Lisfranc injury treatment options
Lisfranc injuries are acute and traumatic, therefore if you are suspecting that this may be the driver of pain, a CAM boot should be fitted immediately and the patient advised to only weight bear as tolerated whilst awaiting a podiatric assessment.
Treatment should focus on three aspects. Load optimisation, capacity building and education.
Load optimisation is where we work out what loading is essential and what is potentially pathological. In the initial stages of healing, minimal loading is required to aid the union. However, as these structures of the midfoot repair, it is important that the patient is not deconditioned to a point of the heightened risk of further injury. We need to maintain tissue capacity as much as possible without overloading the injured area.
We do this via:
- Gait Training (for runners)
Capacity building is taking the fixed capacity of work that the foot is currently doing, and increasing it. Spending time offloaded does allow for the initial stages of healing, but it also decreases the overall strength of the structures of the foot as a whole.

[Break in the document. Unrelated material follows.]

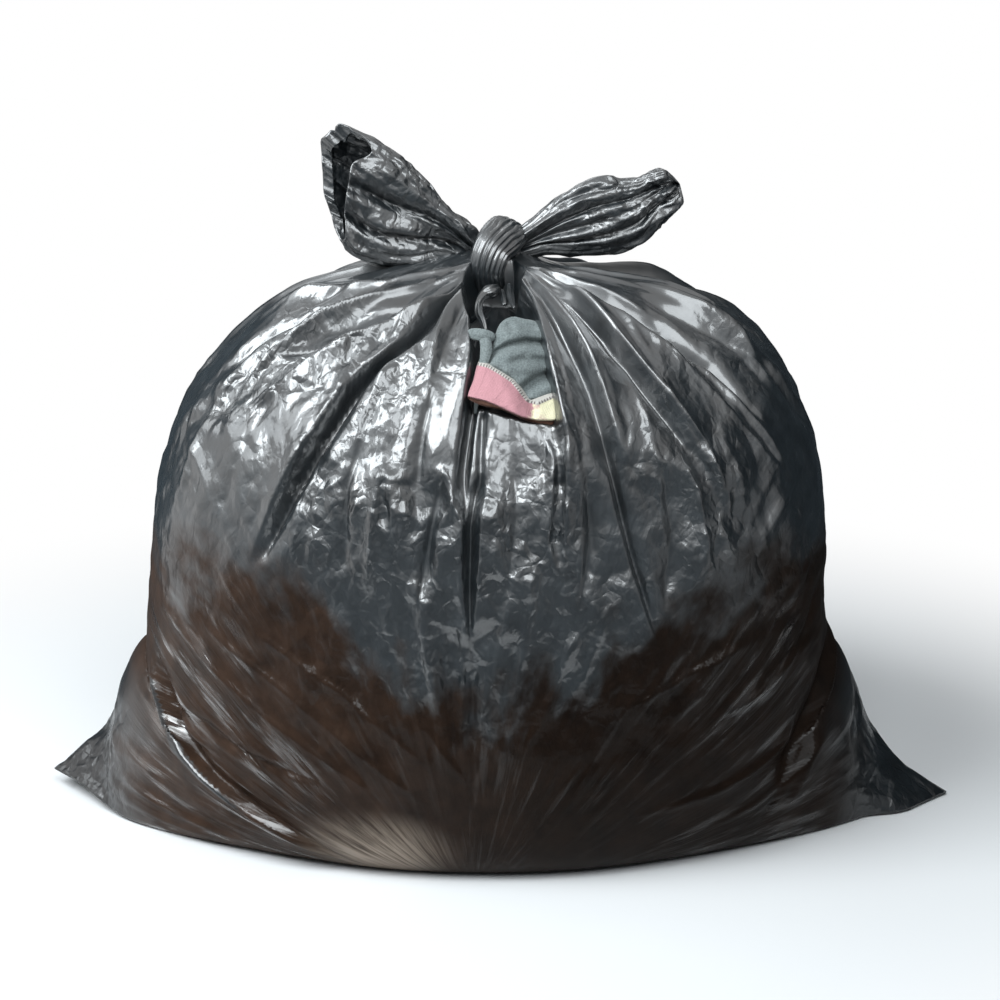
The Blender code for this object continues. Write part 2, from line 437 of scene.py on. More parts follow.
@dataclass(frozen=True)
class SackForm:
    """The filled sack without its folds, as a surface over bearing and drop.

    A bearing is an angle in degrees round the sack, 0 at the front and positive to the right. A drop is a
    distance in metres along the film, down from the knot.
    """

    half_width: float = 0.776 * SACK_HIGH.x
    half_depth: float = 0.965 * SACK_HIGH.y
    corner_tip: float = SACK_HIGH.x
    dome_top: float = 0.796 * SACK_HIGH.z
    widest: float = 0.284 * SACK_HIGH.z
    plan_power: float = 2.15
    dome_power: float = 2.6
    side_height_power: float = 0.57
    side_girth_power: float = 0.15
    shoulder_height: float = 0.122
    shoulder_reach: float = 0.047
    shoulder_spread: float = 27.0
    fin_height: float = 0.056
    right_fin: float = 1.35
    fin_rise: float = 0.012
    fin_spread: float = 7.0
    fin_from: tuple[float, float] = (0.285, 0.330)
    right_fin_forward: float = 0.022
    dome_shift: float = 0.007
    neck_rise: float = 0.014
    neck_spread: float = 0.050
    steps: int = 300

    def profile(self) -> tuple[Array, Array, Array, int]:
        """The meridian from the knot to the middle of the underside.

        Returns:
            The share of the full girth, the height and the drop at each step, and the widest step's number.
        """
        turn = np.linspace(0.0, math.pi / 2, self.steps)
        dome_girth = np.sin(turn) ** (2 / self.dome_power)
        dome_height = self.widest + (self.dome_top - self.widest) * np.cos(turn) ** (2 / self.dome_power)
        side_girth = np.cos(turn[1:]) ** self.side_girth_power
        side_height = self.widest * (1.0 - 1.03 * np.sin(turn[1:]) ** self.side_height_power)
        girth = np.concatenate([dome_girth, side_girth])
        height = np.concatenate([dome_height, np.maximum(side_height, 0.0)])
        radius = (self.half_width + self.half_depth) / 2
        lengths = np.hypot(np.diff(girth) * radius, np.diff(height))
        return girth, height, np.concatenate([[0.0], np.cumsum(lengths)]), self.steps - 1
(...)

Constant progressions are made to a tailored strengthening program to return a patient back to their pre lisfranc injury capacity and often build on this.
Education for lisfranc injuries really means pain education. When we take the time to talk through pain in terms of nociception; it empowers our clients to take charge of their lisfranc injury.
We also take the time to explain to every client the exact treatment planned progression, their symptoms and allow opportunities for discussion and questions. This leads onto the critical step of goal setting.
There’s also the 5% ‘ers. This can include pain modulation with NSAID’s, massage, and icing.
Lisfranc Injuries and goal setting
Such an overlooked yet critical aspect of health care, actually asking what our clients want and why. One patient may be focused solely on avoiding surgical intervention, while another may need to return to high-level sport as soon as possible. Although the expectations may vary, pain relief will almost always be a top priority. We use goals to not only guide our treatment plans but to also quantify progression throughout the patient’s journey back from a lisfranc injury.
- Epidemiological Study on Lisfranc Injuries. Acta Ortop Bras. (2017). Sobrado. M, Saito, G, Sakaki, M, Pontin, P.
- Lisfranc Injuries. British Medical Journal (2013). Wright, M, Michelson, J.
- Lisfranc Injuries. Australian Family Physician (2017). Wynter, S, Grigg, C.